GEM DIAMONDS LIMITED

Q3 2017 Trading Update and Board Changes

 

Gem Diamonds Limited (LSE: GEMD) ("Gem Diamonds" or the "Company" or the "Group") provides the following Trading Update detailing the Group's operational and sales performance for the Period from 1 July 2017 to 30 September 2017 ("Q3 2017" or the "Period").

 

Letšeng:

 

· Recovered 30 774 carats during the Period, up 23% from 24 999 carats in Q2 2017

· Achieved an average price of US$ 2 397 per carat for the July tender, making it the highest achieved US$ per carat for a tender since September 2015

· Achieved an average price of US$ 1 858 per carat for the Period, up 4% from US$ 1 779 per carat in H1 2017

· Recovered six diamonds greater than 100 carats in the nine months to September 2017

· 24 Diamonds sold for more than US$ 1.0 million each generating revenue of US$ 56.9 million in the nine months to September 2017

· Zero Lost Time Injuries (LTI) for the Period. It is pleasing to report that Letšeng has been LTI free for over 365 days to date

Ghaghoo:

 

· Following the conditional offer for the Ghaghoo mine announced at the interim results, discussions and due diligence are continuing

Efficiency and cost reduction review:

 

· US$ 20 million of annualised and once-off efficiency and cost reduction initiatives have been identified, an increase of US$ 5 million over the figure announced at the interim results, and are now being implemented

· As part of its strategic focus on reducing diamond breakage, the Company has been working in collaboration with leading experts from The University of Johannesburg for the deployment of innovative technologies. These technologies are designed to reduce breakages through identifying diamonds within kimberlite prior to the crushing process; and liberating diamonds through electrical pulse technologies.

Financial:

 

· The Group had US$ 25.4 million cash on hand at the end of the Period of which US$ 19.1 million is attributable to Gem Diamonds, an increase on 30 June 2017 (US$ 20.0 million and US$ 16.1 million respectively)

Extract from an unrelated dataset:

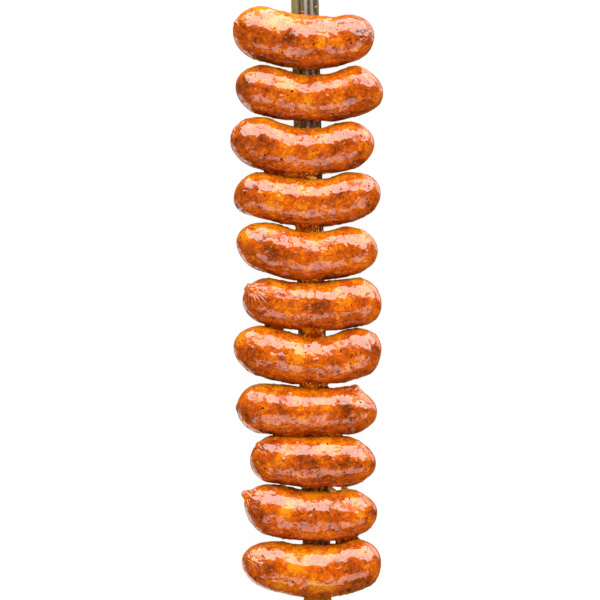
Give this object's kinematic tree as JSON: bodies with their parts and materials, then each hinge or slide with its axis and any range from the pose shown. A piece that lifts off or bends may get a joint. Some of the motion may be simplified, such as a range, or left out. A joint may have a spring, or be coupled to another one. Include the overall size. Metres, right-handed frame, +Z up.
{
  "type": "grilled sausage links on a skewer",
  "caption": "Bent, glossy grilled sausage links with round ends and twisted casing ties, threaded crosswise side by side on a flat, fluted steel skewer with a pointed tip.",
  "frame": {"origin": "on the surface that the links lie on, below the middle of the skewer's length and width", "axes": "+Y along the skewer towards its butt end, +Z up from the surface, +X to the right when the skewer's butt end is at the top"},
  "size_m": [0.112, 0.528, 0.0383],
  "materials": {
    "grilled_casing": "greasy, glossy browned casing, golden to dark brown in patches",
    "skewer_steel": "used stainless steel with a film of fat"
  },
  "bodies": {
    "root": {"skewer": "skewer_steel", "link_01": "grilled_casing", "link_02": "grilled_casing", "link_03": "grilled_casing", "link_04": "grilled_casing", "link_05": "grilled_casing", "link_06": "grilled_casing", "link_07": "grilled_casing", "link_08": "grilled_casing", "link_09": "grilled_casing", "link_10": "grilled_casing", "link_11": "grilled_casing"}
  },
  "joints": []
}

· US$ 37.3 million of available facilities have been drawn down, of which US$ 25.0 million relates to the Ghaghoo facility, resulting in a reduced net debt position of US$ 11.8 million at the end of the Period (H1 2017 - net debt of US$ 14.2 million). The Group had US$ 42.2 million worth of undrawn and available facilities at Period end.

Gem Diamonds' CEO, Clifford Elphick commented:

 

"The market for Letšeng's high-quality diamonds has remained firm over the Period with the July tender achieving nearly US$ 2 400 per carat. It is pleasing to see carats recovered during the Period up by 23% over the prior period.

 

The group-wide efficiency and cost reduction review is progressing well and has already identified annual and once off cost savings of US$ 20 million, which is an increase of US$ 5 million over the figure announced at the time of our interim results. In addition, a number of innovative diamond identification and liberation technology initiatives are being actively pursued and I look forward to updating the market on further progress during Q4."

 

1. Diamond Market 

 

The strong demand for Letšeng's large high-quality white rough diamonds has continued.

 

2. Letšeng

 

 

Q2 2017

Q3 2017

QoQ

% Change

 

 

Q3 2016

YoY

% Change

 

Waste stripped (tonnes)

7 192 744

7 685 084

7%

6 626 385

16%

Ore treated (tonnes)

1 511 631

1 634 741

8%

1 612 728

1%

Carats recovered

24 999

30 774

23%

24 388

26%

Grade recovered (cpht)

1.65

1.88

14%

1.51

24%

 

The mining of waste continues to progress well and there are low risks associated with the future exposure of kimberlite ore.

 

Letšeng treated a total of 1.3 million tonnes of ore during the Period, 61% of which was sourced from the Main pipe, and 39% from the Satellite pipe. The balance of the ore (0.3 million tonnes) was treated through the Alluvial Ventures contractor plant, which was sourced from the Main pipe and low-grade stockpiles. The higher ore tonnes treated was due to improved plant availability. The stability of the plants has improved. Despite the improved availability, a crack has been identified in the scrubber shell in Plant 2, which is being closely monitored. A decision has been taken to reduce the amount of material being fed into this plant to reduce the stress on the scrubber. This reduced feed rate will be maintained until a new scrubber shell is installed, which is planned for February 2018. As a consequence, guidance for tonnes treated for 2017 has been reduced marginally between 6.5 to 6.6 million tonnes.

 

During the Period, 30 774 carats were recovered at a grade of 1.88 cpht against an expected reserve grade of 1.84 cpht. The core drilling programme to improve confidence in the geology at depth, including volume, grade, and revenue inputs of the resource has commenced and is progressing well.

Guidance

In line with the revised mine plan, the waste tonnes for the year is expected to be lower than original guidance, positively impacting cash flow.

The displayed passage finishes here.